What’s the #1 mistake people make when trying to get into this career?
“Getting pulled in too many different directions, and eventually losing their joy in playing.”
What is the question people should ask about this career but rarely do?
“Do you learn your partner’s part before rehearsing? The answer is yes. It makes everything much easier when you know what the other musician’s part is supposed to sound like and how it goes together with the piano part. It’s much easier now with YouTube or Spotify (just to name two examples). You can listen to the piece while following the score. It makes the learning process much faster.
If you learn songs, you need to know the lyrics and understand what they are about.
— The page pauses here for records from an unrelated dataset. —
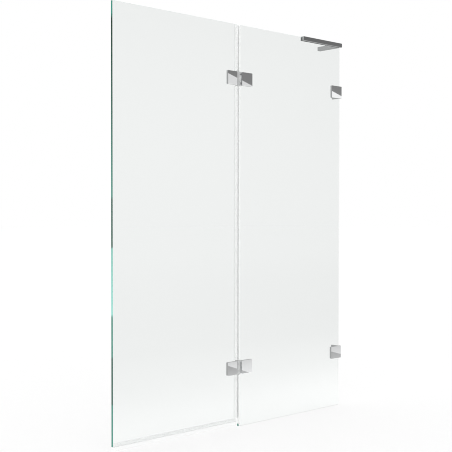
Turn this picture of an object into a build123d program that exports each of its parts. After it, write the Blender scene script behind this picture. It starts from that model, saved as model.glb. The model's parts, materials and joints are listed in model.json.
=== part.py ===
from build123d import *
import os

# Two-panel frameless bath screen: a fixed pane on the wall and a swing pane hinged to it.
# Sizes are in millimetres. While it is modelled, X = 0 is the wall, Y = 0 is the front face
# of the glass and Z = 0 is the bottom of the fixed pane. +Y points behind the glass, +Z is up.

# Glass panes
glass_thickness = 8.0
screen_width = 1154.0
screen_height = 1500.0
swing_bottom_z = 21.0
glass_arris = 0.4
wall_gap = 2.0
fix_gap = 0.05

# Hinge line: the distance of the axis from the wall, and of each glass edge from the axis
axis_to_wall = 585.4
swing_edge_to_axis = 4.1
fixed_edge_to_axis = 6.0

# Heights of the hinge and clamp centres
upper_fixing_inset = 200.0
lower_fixing_z = 222.0

# Plates of the hinges and wall clamps
plate_height = 50.0
plate_thickness = 8.0
plate_corner_radius = 2.0
plate_edge_chamfer = 0.5
gasket_thickness = 1.0
gasket_inset = 2.0

# Hinge leaves and knuckles
swing_leaf_to_axis = 10.6
fixed_leaf_to_axis = 13.8
swing_leaf_width = 47.0
fixed_leaf_width = 54.0
knuckle_radius = 10.0
barrel_height = 52.0
swing_knuckle_height = 24.8
web_thickness = 3.0
knuckle_chamfer = 0.8
notch_clearance = 1.5
notch_cover = 2.0
notch_corner_radius = 4.0

# Hinge pins, bushes and caps
pin_radius = 4.0
bush_wall = 1.5
bush_flange_thickness = 1.0
bush_flange_radius = 7.4
running_clearance = 0.05
end_play = 0.1
cap_thickness = 2.0

# Flush bolts that pass through conical holes in the glass
bolt_spacing = 26.0
bolt_head_radius = 9.0
bolt_shoulder_radius = 5.0
bolt_thread_radius = 3.0
bolt_thread_length = 5.5
bolt_cylinder_share = 0.5
sleeve_wall = 1.0
thread_end_space = 0.5
socket_flats = 5.0
socket_depth = 3.0

# Wall clamps: an L whose long leg lies on the glass and whose short leg lies on the wall
clamp_width = 61.5
clamp_bolt_to_wall = 34.0
wall_leg_thickness = 6.0
wall_leg_reach = 44.0
wall_leg_height = 47.0
wall_notch_clearance = 2.0
wall_notch_radius = 1.5
wall_hole_radius = 2.75
wall_hole_spacing = 26.0
wall_hole_head_radius = 5.0
wall_hole_y = 28.0

# Support bracket: an L of one bar along the top of the glass and one along the wall
bracket_top_rise = 3.5
bracket_height = 16.5
glass_arm_length = 233.0
front_jaw_thickness = 9.0
rear_jaw_thickness = 4.0
liner_thickness = 1.0
wall_arm_length = 115.5
wall_arm_width = 16.0
bracket_chamfer = 0.8
rail_height = 10.0
rail_thickness = 8.0
rail_end_inset = 7.0
rail_clearance = 0.3
rail_hole_radius = 2.75
rail_hole_spacing = 56.0
grub_radius = 2.5
grub_length = 4.0
grub_socket_flats = 2.5
grub_socket_depth = 1.5
glass_grub_places = (-200.0, -120.0, -40.0)
rail_grub_spacing = 28.0

# Clear seals on both upright edges and under the swing pane
seal_wall = 0.8
seal_clearance = 0.05
swing_seal_leg = 11.0
fixed_seal_leg = 7.5
fixed_seal_bottom_z = 7.0
bulb_clearance = 0.3
seal_end_gap = 0.5
sweep_leg = 11.5
sweep_floor = 1.5
sweep_lip_bottom_z = 5.5
sweep_lip_thickness = 1.0
sweep_lip_lean = 3.0

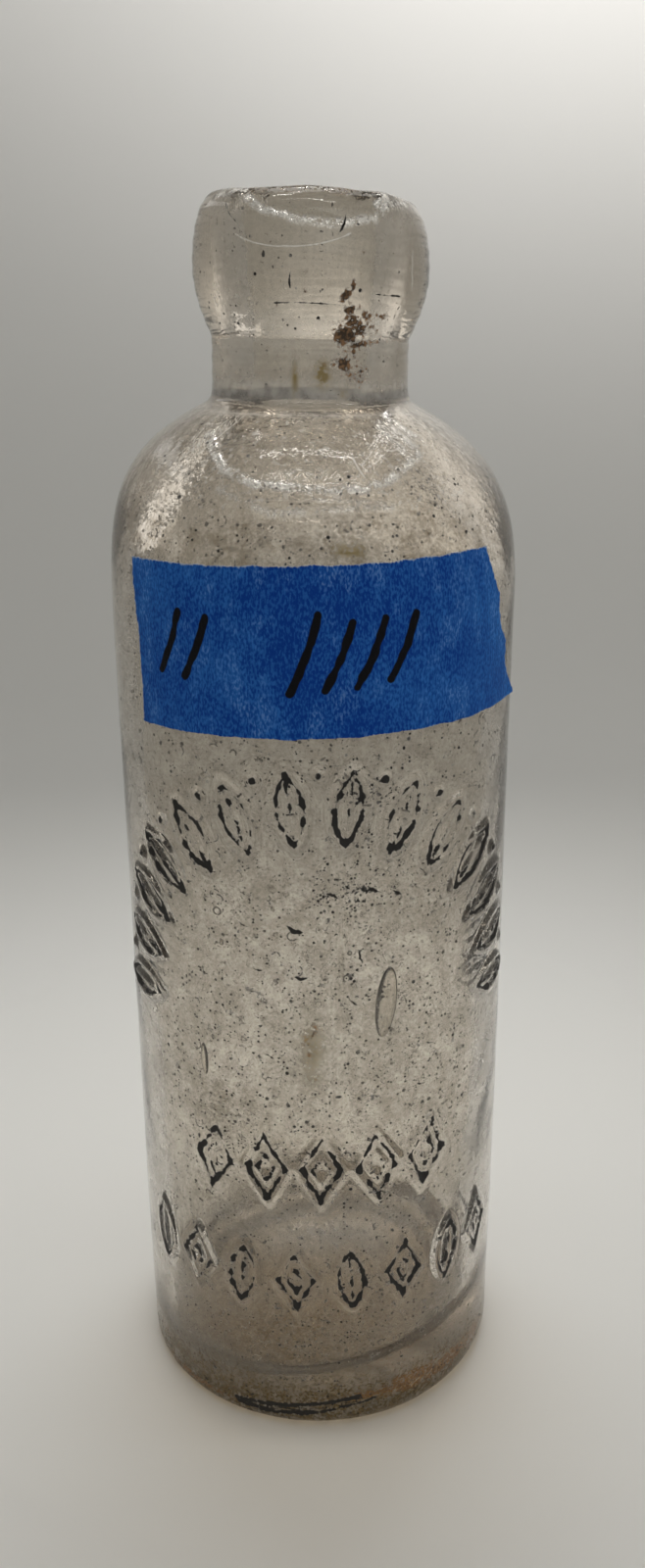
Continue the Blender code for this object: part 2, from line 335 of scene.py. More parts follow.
SEAM_ACROSS = 2.9
SEAM_RISE = 0.16
SEAM_FOOT = 60
SEAM_TOP = 118
on_seam = ((height > SEAM_FOOT) & (height < SEAM_TOP))[:, None]
seam = SEAM_RISE * np.exp(-(((across - SEAM_ACROSS) / 0.5) ** 2)) * on_seam
play = np.where(is_cavity[:, None], inner_play, outer_play + relief + seam)
play = np.where(is_underside[:, None], 0.0, play)
flat_foot = (height < 0.3)[:, None]
play = np.where(flat_foot, 0, play)
radial = np.stack([np.sin(turn_angle), -np.cos(turn_angle), np.zeros(grid)], axis=2)
place = place + radial * play[:, :, None]
rim_play = 0.16 * np.sin(3 * turn_angle + 0.6) + 0.10 * np.sin(7 * turn_angle + 2.0) + 0.06 * quick
place[:, :, 2] += rim_play * eased(height, 187, 191)[:, None]
place[:, :, 2] -= lean[:, None] * place[:, :, 0]
place[:, :, 0] += neck_shift(place[:, :, 2])


def ring_sides(rings, columns):
    """Four-sided faces between rings of points: a point, the same one a ring on, and their neighbours."""
    ring, column = np.meshgrid(np.arange(rings - 1) * columns, np.arange(columns), indexing="ij")
    beside = (column + 1) % columns
    corners_in_order = [ring + column, ring + columns + column, ring + columns + beside, ring + beside]
    return np.stack(corners_in_order, axis=-1).reshape(-1, 4)


def fan(pole, first, columns):
    """Triangles from a pole to each point and its neighbour of the ring that starts with the first."""
    column = np.arange(columns)
    return np.stack([np.full(columns, pole), first + column, first + (column + 1) % columns], axis=1)


rings = len(radius) - 2
surface_count = rings * COLUMNS + 2
points = np.vstack([place[1:-1].reshape(-1, 3), place[:1, 0], place[-1:, 0]])
faces = [
    ring_sides(rings, COLUMNS).tolist(),
    fan(surface_count - 2, 0, COLUMNS).tolist(),
    fan(surface_count - 1, (rings - 1) * COLUMNS, COLUMNS)[:, ::-1].tolist(),
]

# Bubbles in the wall: angle, radius and height of the middle, half sizes across, through and up, and lean
BUBBLE_RINGS = 15
BUBBLE_COLUMNS = 20
bubbles = [
    (20.0, 29.2, 78.5, 1.65, 0.55, 5.8, 0.10),
    (-35.8, 29.3, 67.1, 0.65, 0.4, 2.7, -0.05),
    (-28.0, 29.4, 88.0, 0.3, 0.25, 0.5, 0.0),
    (12.0, 29.0, 60.0, 0.25, 0.25, 0.5, 0.2),
]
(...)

Conversely, professional instrumentalists and singers know what the piano part is supposed to sound like and how it interacts with their part.”
Dr. Alex Maynegre-Torra is a Staff Accompanist at the prestigious University of Texas – Austin Butler School of Music. He has also accompanied performers at Texas State, Blue Ridge Community College, and more.
When he was seven, he began studying the piano in his hometown of Mataró, Spain; he later went on to receive a degree in piano performance from the Conservatori Superior del Liceu de Barcelona, a Master of Music degree and Artist Diploma in Piano Performance at the Hartt School, and a Doctor of Music Arts in Collaborative Piano at the University of Colorado – Boulder. He has served as a sheet music editor for works published by Ovation Press.